-- START OF Data --

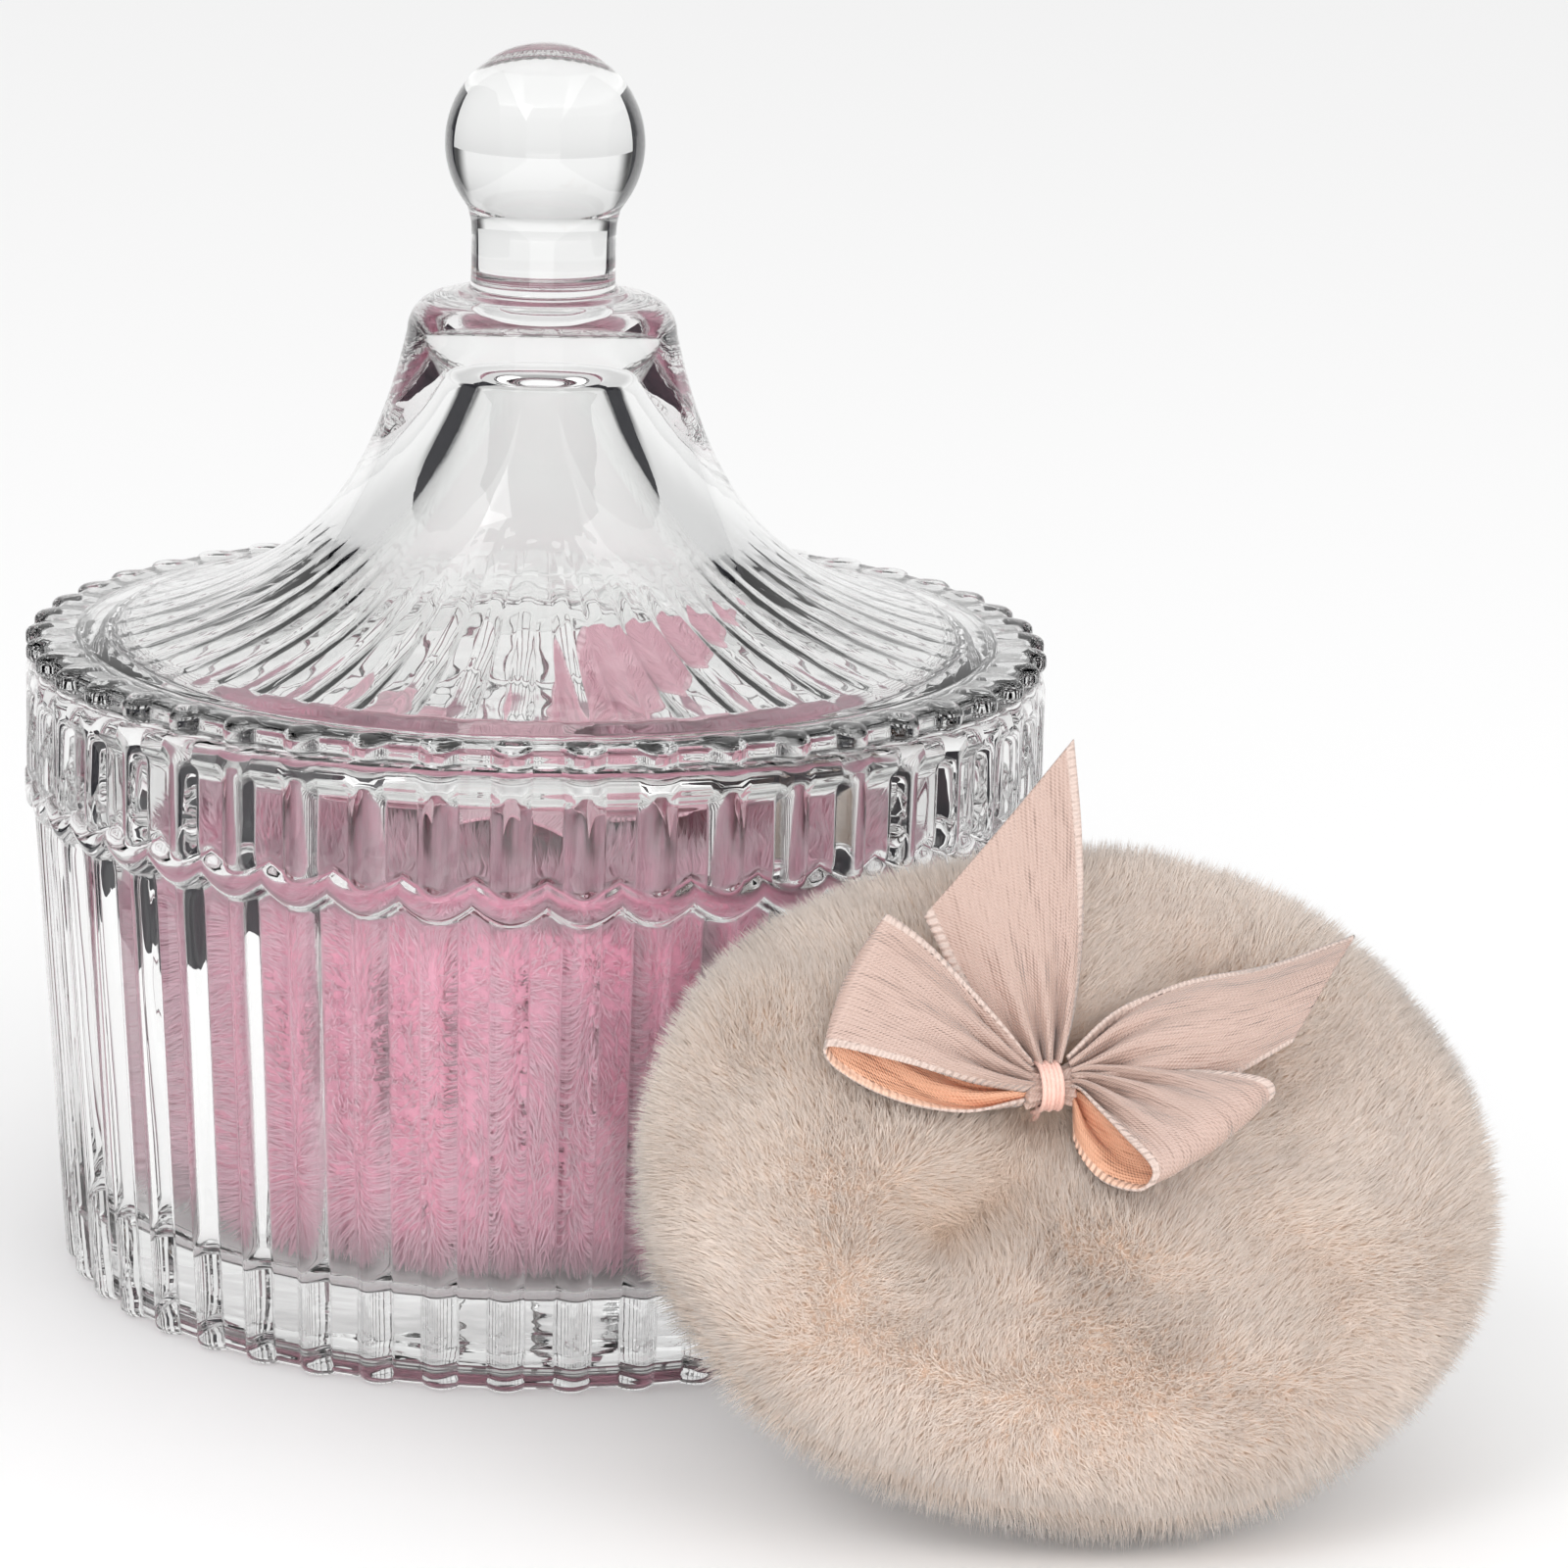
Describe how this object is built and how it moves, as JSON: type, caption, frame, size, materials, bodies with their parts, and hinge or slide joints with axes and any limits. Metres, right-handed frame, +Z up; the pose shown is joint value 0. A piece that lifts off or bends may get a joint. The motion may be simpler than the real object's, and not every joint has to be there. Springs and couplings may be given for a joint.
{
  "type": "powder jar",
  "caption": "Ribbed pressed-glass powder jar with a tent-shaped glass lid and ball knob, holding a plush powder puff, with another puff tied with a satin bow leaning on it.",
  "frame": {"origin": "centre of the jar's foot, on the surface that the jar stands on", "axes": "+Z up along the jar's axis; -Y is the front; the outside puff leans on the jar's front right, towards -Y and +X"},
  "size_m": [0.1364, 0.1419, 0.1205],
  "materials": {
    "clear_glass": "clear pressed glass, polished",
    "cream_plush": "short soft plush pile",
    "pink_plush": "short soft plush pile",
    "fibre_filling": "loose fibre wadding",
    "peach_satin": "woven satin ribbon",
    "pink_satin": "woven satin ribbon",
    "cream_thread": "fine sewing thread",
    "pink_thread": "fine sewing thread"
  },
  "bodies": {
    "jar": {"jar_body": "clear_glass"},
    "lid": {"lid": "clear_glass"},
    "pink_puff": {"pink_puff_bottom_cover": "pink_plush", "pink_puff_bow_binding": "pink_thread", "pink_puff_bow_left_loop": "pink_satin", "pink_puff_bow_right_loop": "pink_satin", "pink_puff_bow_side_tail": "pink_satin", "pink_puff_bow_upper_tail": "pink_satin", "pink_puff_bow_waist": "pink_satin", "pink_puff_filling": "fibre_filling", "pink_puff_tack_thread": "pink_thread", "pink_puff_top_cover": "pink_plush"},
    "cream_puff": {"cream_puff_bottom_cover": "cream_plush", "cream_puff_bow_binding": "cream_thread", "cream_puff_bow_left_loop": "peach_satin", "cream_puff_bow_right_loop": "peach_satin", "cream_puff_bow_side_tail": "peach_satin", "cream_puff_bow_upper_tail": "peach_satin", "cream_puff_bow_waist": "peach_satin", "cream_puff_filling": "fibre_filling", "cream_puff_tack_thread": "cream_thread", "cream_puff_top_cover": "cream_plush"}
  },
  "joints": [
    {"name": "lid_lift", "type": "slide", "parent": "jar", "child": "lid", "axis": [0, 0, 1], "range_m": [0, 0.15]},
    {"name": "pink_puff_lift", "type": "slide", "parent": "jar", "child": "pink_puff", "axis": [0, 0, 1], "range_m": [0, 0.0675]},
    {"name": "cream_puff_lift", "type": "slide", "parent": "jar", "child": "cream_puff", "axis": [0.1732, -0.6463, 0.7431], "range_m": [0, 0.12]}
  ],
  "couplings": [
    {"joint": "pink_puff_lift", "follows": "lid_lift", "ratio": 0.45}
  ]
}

-- END OF Data --

**Set problem**
Restate the data above exactly, keeping each word as it stands.

**Answer to this task**
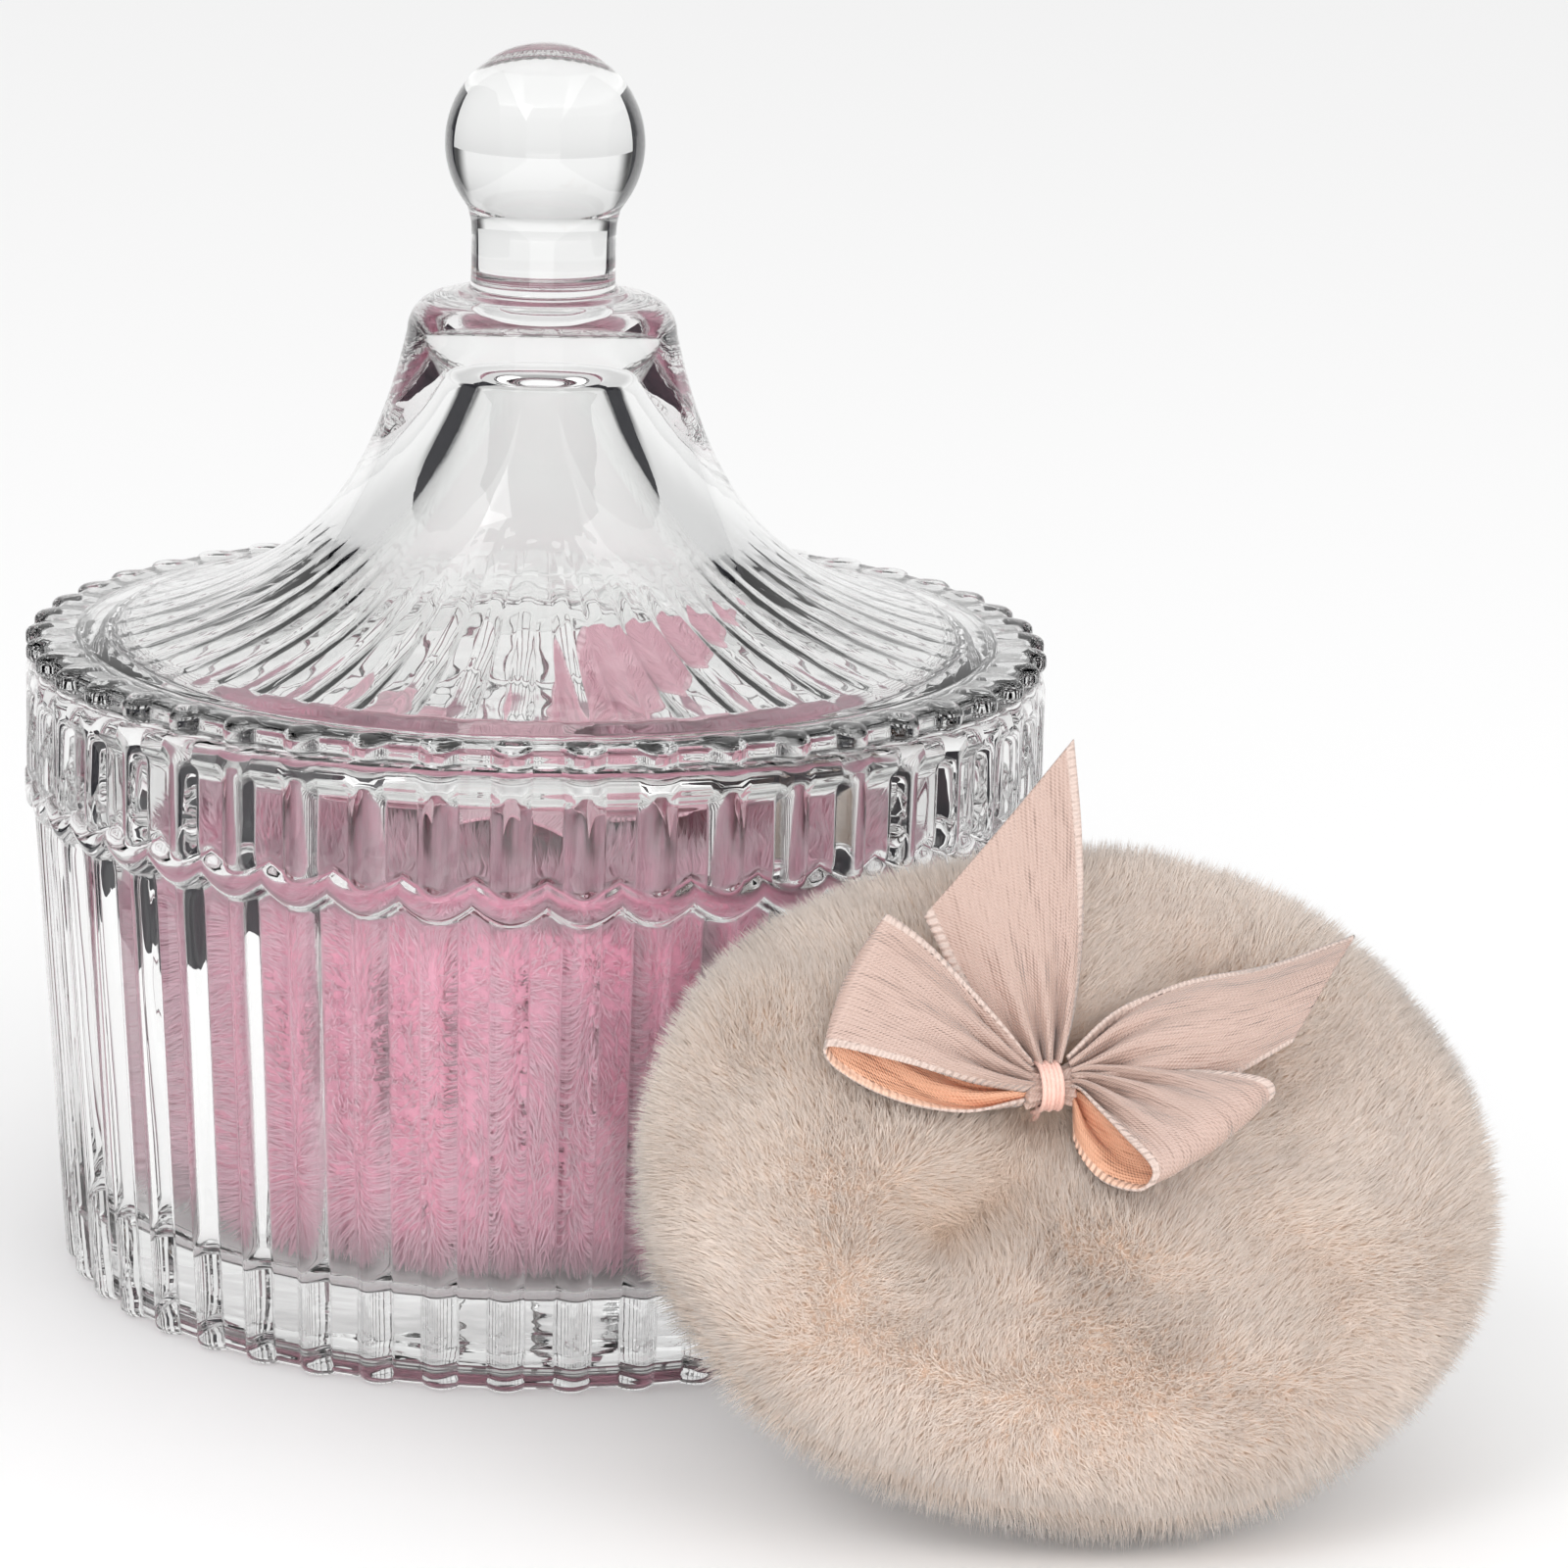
Describe how this object is built and how it moves, as JSON: type, caption, frame, size, materials, bodies with their parts, and hinge or slide joints with axes and any limits. Metres, right-handed frame, +Z up; the pose shown is joint value 0. A piece that lifts off or bends may get a joint. The motion may be simpler than the real object's, and not every joint has to be there. Springs and couplings may be given for a joint.
{
  "type": "powder jar",
  "caption": "Ribbed pressed-glass powder jar with a tent-shaped glass lid and ball knob, holding a plush powder puff, with another puff tied with a satin bow leaning on it.",
  "frame": {"origin": "centre of the jar's foot, on the surface that the jar stands on", "axes": "+Z up along the jar's axis; -Y is the front; the outside puff leans on the jar's front right, towards -Y and +X"},
  "size_m": [0.1364, 0.1419, 0.1205],
  "materials": {
    "clear_glass": "clear pressed glass, polished",
    "cream_plush": "short soft plush pile",
    "pink_plush": "short soft plush pile",
    "fibre_filling": "loose fibre wadding",
    "peach_satin": "woven satin ribbon",
    "pink_satin": "woven satin ribbon",
    "cream_thread": "fine sewing thread",
    "pink_thread": "fine sewing thread"
  },
  "bodies": {
    "jar": {"jar_body": "clear_glass"},
    "lid": {"lid": "clear_glass"},
    "pink_puff": {"pink_puff_bottom_cover": "pink_plush", "pink_puff_bow_binding": "pink_thread", "pink_puff_bow_left_loop": "pink_satin", "pink_puff_bow_right_loop": "pink_satin", "pink_puff_bow_side_tail": "pink_satin", "pink_puff_bow_upper_tail": "pink_satin", "pink_puff_bow_waist": "pink_satin", "pink_puff_filling": "fibre_filling", "pink_puff_tack_thread": "pink_thread", "pink_puff_top_cover": "pink_plush"},
    "cream_puff": {"cream_puff_bottom_cover": "cream_plush", "cream_puff_bow_binding": "cream_thread", "cream_puff_bow_left_loop": "peach_satin", "cream_puff_bow_right_loop": "peach_satin", "cream_puff_bow_side_tail": "peach_satin", "cream_puff_bow_upper_tail": "peach_satin", "cream_puff_bow_waist": "peach_satin", "cream_puff_filling": "fibre_filling", "cream_puff_tack_thread": "cream_thread", "cream_puff_top_cover": "cream_plush"}
  },
  "joints": [
    {"name": "lid_lift", "type": "slide", "parent": "jar", "child": "lid", "axis": [0, 0, 1], "range_m": [0, 0.15]},
    {"name": "pink_puff_lift", "type": "slide", "parent": "jar", "child": "pink_puff", "axis": [0, 0, 1], "range_m": [0, 0.0675]},
    {"name": "cream_puff_lift", "type": "slide", "parent": "jar", "child": "cream_puff", "axis": [0.1732, -0.6463, 0.7431], "range_m": [0, 0.12]}
  ],
  "couplings": [
    {"joint": "pink_puff_lift", "follows": "lid_lift", "ratio": 0.45}
  ]
}